See also: shutdown and shut-down

English edit

Verb edit

shut down (third-person singular simple present shuts down, present participle shutting down, simple past and past participle shut down)

  1. (transitive) To close, terminate, or end.
    They are planning to shut down the entire building at the end of the month.
    • 2001 November 2, Justin Hill, Carolyn See, “The Once and Future China / The Drink and Dream Teahouse”, in The Washington Post[1], →ISSN, →OCLC, archived from the original on 19 January 2024[2]:
      The time is now, the place the grim industrial city of Shaoyang, China, which has just been informed that its No. 2 Space Rocket Factory is going to shut down.
    • 2010, Jonathan Ashcroft, Scavengers, page 41:
      Alex quickly shut down her argument. 'But I'm the male. They lead in dancing, why shouldn't I be the lead here too? And besides, I was picked, you applied, which basically means I'm the lead anyway. []
    • 2020 July 1, Daniel Puddicombe, “How can heritage lines recover from enforced closures?”, in Rail, page 30:
      The typical business model relies on a line operating intensively from March or April through to September or October, before shutting down during the winter months - at which point essential repairs and maintenance can take place using income accrued during the busy summer months, ahead of the cycle starting over again.
  2. (ergative) To turn off or stop.
    It's a good idea to shut down the machine before you leave.
    My computer is shutting down as we speak.
    • 1961 January, “Talking of Trains: Flooding at Lewes”, in Trains Illustrated, page 5:
      On the morning of Thursday, November 3, flood water rose over the conductor rails in platforms 1 to 3 of Lewes station and the electric service to London had to be shut down.
  3. (figuratively, intransitive) To emotionally withdraw into oneself as a defense mechanism; to block out external stressors.
    I can't talk to him about the accident; he just shuts down anytime I try.
  4. (slang, auto racing, car culture) To pass (another vehicle), especially quickly.
    I opened that throttle and shut him down.

Usage notes edit

Phrasal verbs with the particles down and up tend to connote a process that takes a span of time and contains multiple steps, whereas those with the particles off and on tend to connote an event that happens instantly, in a point of time.

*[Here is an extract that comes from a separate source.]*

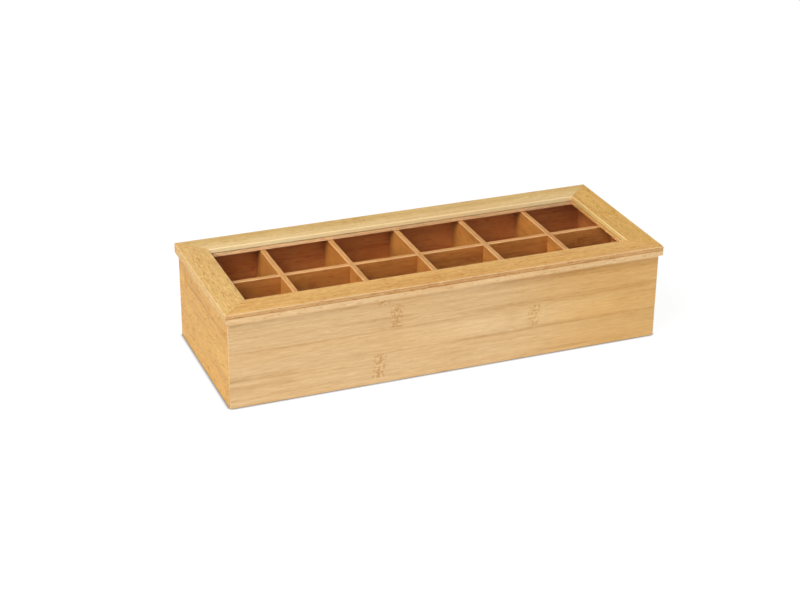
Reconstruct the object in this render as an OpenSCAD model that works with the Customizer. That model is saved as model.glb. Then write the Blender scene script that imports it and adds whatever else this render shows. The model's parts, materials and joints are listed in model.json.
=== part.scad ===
// Tea bag box of bamboo boards: a mitred case, a grid of half-lapped dividers
// and a hinged lid, which is a mitred frame round a clear window pane.
// X runs along the length, Y from the front to the back, and Z up.
// The origin is on the table, under the middle of the closed lid.

/* [Case] */
// Outer length of the case, without the lid
case_l = 405; // [340:1:500]
// Outer depth of the case, without the lid
case_d = 153; // [130:1:220]
// Height of the case, without the lid
case_h = 81; // [60:1:120]
// Thickness of the four wall boards
wall_t = 9; // [8:0.5:13]
// Radius of the upright corners of the case
corner_r = 1; // [0.4:0.1:2]
// Radius of the long edges of the wall boards
wall_edge_r = 0.5; // [0.2:0.1:1]
// Thickness of the bottom board
bottom_t = 5; // [3:0.5:8]
// Width of the rebate in the walls that holds the bottom board
rebate_w = 4; // [2:0.5:6]

/* [Dividers] */
// Number of compartments along the length
columns = 6; // [4:1:8]
// How much longer the compartments at the two ends are than the others
end_cell_extra = 2; // [0:0.5:10]
// Thickness of the dividers
divider_t = 5; // [3:0.5:7]
// Depth of the grooves in the walls that hold the divider ends
groove_depth = 3; // [1.5:0.5:5]
// How far the tops of the dividers lie below the rim of the case
divider_drop = 0.5; // [0.3:0.1:6]
// Radius of the long edges of the dividers
divider_edge_r = 0.6; // [0.2:0.1:1.2]

/* [Lid frame] */
// Thickness of the lid frame
lid_t = 9; // [8:0.5:14]
// Width of the four boards of the lid frame
frame_w = 25; // [20:0.5:34]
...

This nuance of cognitive schema is merely connotative, not denotative or rigorous, and therefore the phrasal verbs shut down and power down are broadly synonymous with shut off, power off, and turn off, as well as stop and kill. However, the fact that turning a computer on or off requires booting and unwinding, which are multistep processes (albeit black boxes to the user in modern operating systems), influenced the origins of power management commands such as shut down rather than turn off or switch off. Similarly, power plants and ship engines are fired up and shut down, and not so much turned on and switched off, in idiomatic usage. Nonetheless, any process (no matter how complex) can be triggered with a single command, which is why an executive officer or legislature can simply kill a multi-billion-dollar government program, or a laptop user can simply switch off their computer, even if the program takes a while to wind down.